The brief next lays out how the panel’s decision conflicts with a second Fourth Amend­ment prin­ciple: exist­ing preced­ent on the “special needs” doctrine and other suspi­cion­less searches. The panel’s altern­at­ive hold­ing that the AIR program satis­fies Fourth Amend­ment scru­tiny under “the balan­cing test used for program­matic searches” is mistaken. Under the Fourth Amend­ment, no “balan­cing test” exists for program­matic searches under­taken for ordin­ary law enforce­ment purposes, like crim­inal invest­ig­a­tions or prosec­u­tions. Supreme Court preced­ent is clear that “warrant­less searches are typic­ally unreas­on­able where a search is under­taken by law enforce­ment offi­cials to discover evid­ence of crim­inal wrong­do­ing.” The AIR program is a law enforce­ment invest­ig­at­ive and crime-control tool. Thus, the “special needs” doctrine does not apply. The applic­a­tion of the “special needs” excep­tion to justify a program of warrant­less, suspi­cion­less searches through Baltimore’s AIR program is a dramatic and danger­ous expan­sion of this prin­ciple.

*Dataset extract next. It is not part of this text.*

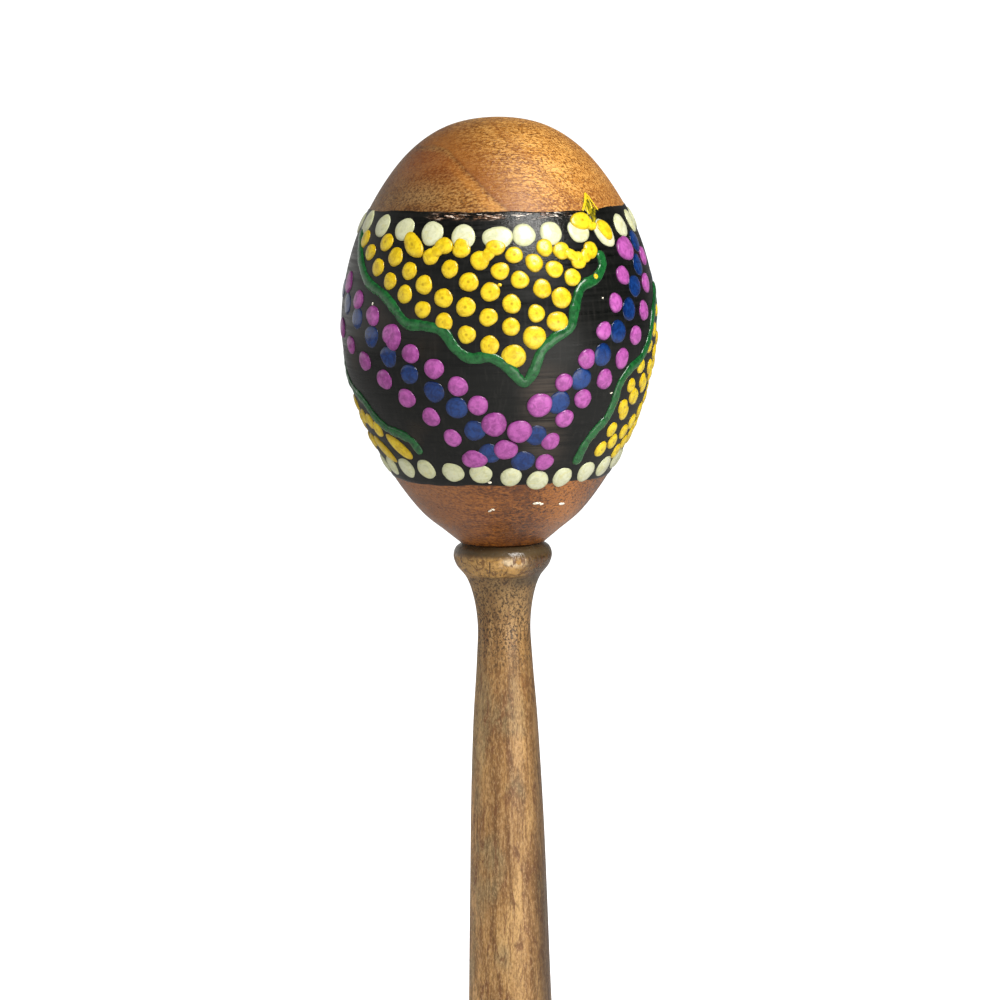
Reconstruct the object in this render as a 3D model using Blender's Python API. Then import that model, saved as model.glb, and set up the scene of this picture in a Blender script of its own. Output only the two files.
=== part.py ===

Lastly, amici argue that in addi­tion to contra­dict­ing these two Fourth Amend­ment prin­ciples, this case exem­pli­fies the dispar­ate burden of govern­ment surveil­lance borne by communit­ies of color. Intrus­ive aerial surveil­lance programs are often deployed in cities with large communit­ies of color, such as Compton, Cali­for­nia; Phil­adelphia, Pennsylvania; and Dayton, Ohio. The AIR program also raises seri­ous First Amend­ment concerns due to its capa­city to chill free speech and assembly in surveilled spaces. For all of these reas­ons, amici main­tain that the Court should rehear the case en banc.